Who saw, before 9/11, the goldmine that the "war on terror" would be? Once that became clear, they were climbing over each other in the rush to "protect" us from terror.

The same is true of bridge repair, or combatting the threat of global climate change. They just need a little time to figure out the angles and buy some stock in the appropriate companies. Then we'll have brand-new bridges out the wazoo!

Posted by: SteveB at August 4, 2007 01:02 PM

I agree with saurabh and HeyDave that it doesn't make sense to link this particular bridge collapse with either Republicans, or even with any set of policies. The problem is, the more logical argument that we're neglecting our infrastructure would be a bunch of statistics about infrastructure spending and decay, and testimony by civil engineers. And unless you're a policy wonk, and most people are not, that's super-duper-boring.

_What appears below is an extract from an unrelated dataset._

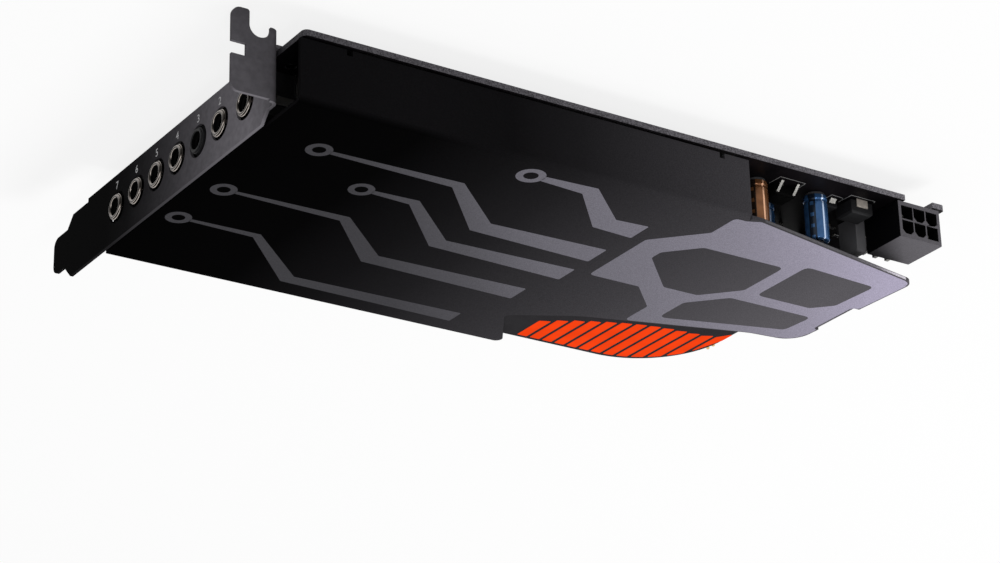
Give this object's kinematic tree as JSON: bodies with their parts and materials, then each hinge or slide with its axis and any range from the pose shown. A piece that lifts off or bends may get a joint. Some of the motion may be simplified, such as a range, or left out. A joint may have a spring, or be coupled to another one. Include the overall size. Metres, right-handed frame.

So yeah, in an ideal world, this bridge collapse would receive minimal discussion, and we'd go back to the statistical debate about infrastructure that we were already engaged in. And in a slightly less ideal world, the bridge collapse would motivate a statistical debate. But we're far, far, from that ideal world. In this world, the other side is watching the O'Reilly factor, where footage of a catfight is used as evidence of a vast national network of pink-pistol-toting lesbian gangs attacking our men and recruiting our young (google it!). I'm not saying that the answer is to sink to O'Reilly's level; but you can't be a saintly scientist and put up a halfway decent partisan fight.